THE SHIPPING NEWS

Weird stuff on boats, ships, and at sea. (Sorry, no pirates.)

THE GOOD SHIP IRONY
In April 2009, British environmental activists Raoul Surcouf and Richard Spink set out on an awareness-raising journey to Greenland’s melting polar ice cap. Their ship: the Fleur, a 40-foot carbon-neutral yacht that operated with solar panels and an onboard wind turbine. But weather proved their undoing: Hurricane-strength winds and high waves destroyed the solar panels and the ship’s generator. After the Fleur capsized a third time, Surcouf and Spink put out a call for help. The environmentalists seeking to raise awareness of the damage caused by fossil fuels were rescued by the Overseas Yellowstone, a 113,000-ton oil tanker.

WATERSPORTSCAR

A car is meant for driving on land; a boat is meant for water. And the equipment inside each is specifically designed for its purpose. But that didn’t stop Marco Amoretti and Marcolino De Candia from trying to modify their pink Maserati sports car—nicknamed “Miriam”—for sea travel. It stayed afloat, too. Filled with plastic floatation aids, it moved through the water slowly, propelled by an outboard motor. After the two had traveled five miles from the port of Bocca di Magra, Italian coastal police caught up with them and ended the car’s planned trip around the entire coast of Italy. (It wasn’t Amoretti and De Candia’s first voyage: In 1999 they traveled from the Canary Islands to the Caribbean, a distance of 3,000 miles across the Atlantic Ocean, in a modified Ford Taurus.)

IT’S MORE THAN I CAN BEAR

Marty Descoteaux left his motorboat idling for just a minute on Elliott Lake in Ontario in July 2006. While his back was turned, a bear emerged from the adjacent forest and climbed into the boat.

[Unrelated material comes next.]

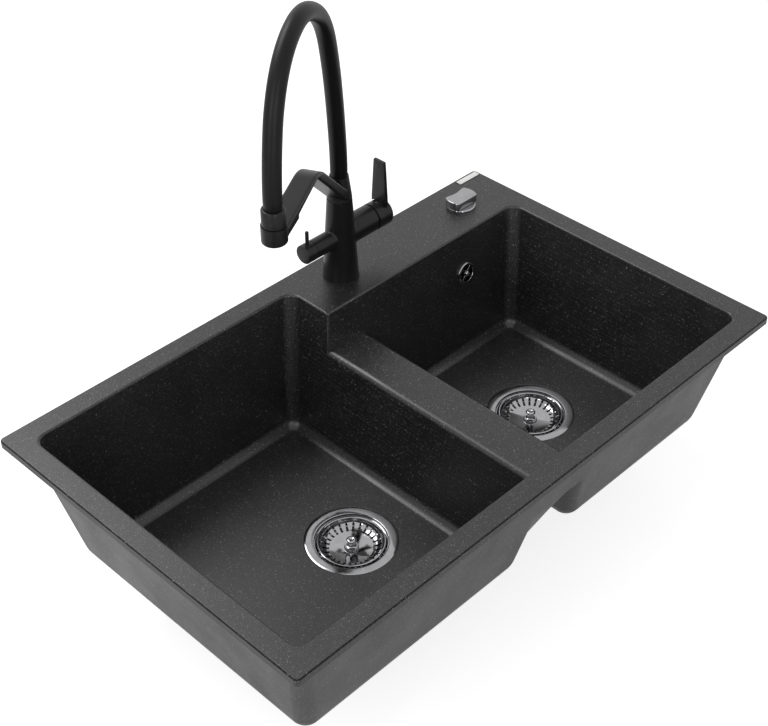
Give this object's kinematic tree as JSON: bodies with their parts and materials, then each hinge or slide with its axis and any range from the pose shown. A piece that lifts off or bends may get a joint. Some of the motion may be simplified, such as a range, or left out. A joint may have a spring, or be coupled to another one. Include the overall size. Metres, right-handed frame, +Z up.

The lumbering animal then bumped the boat’s throttle, suddenly sending it into a rapid spin. Descoteaux bailed, jumping into the lake. The bear wasn’t as smart: He remained on the boat as it spun wildly. After a few minutes, the boat hit a rock, sending the bear flying off the boat and into the lake.

In India’s traditional Gotmar festival, participants throw rocks at each other. (It was banned in 2009.)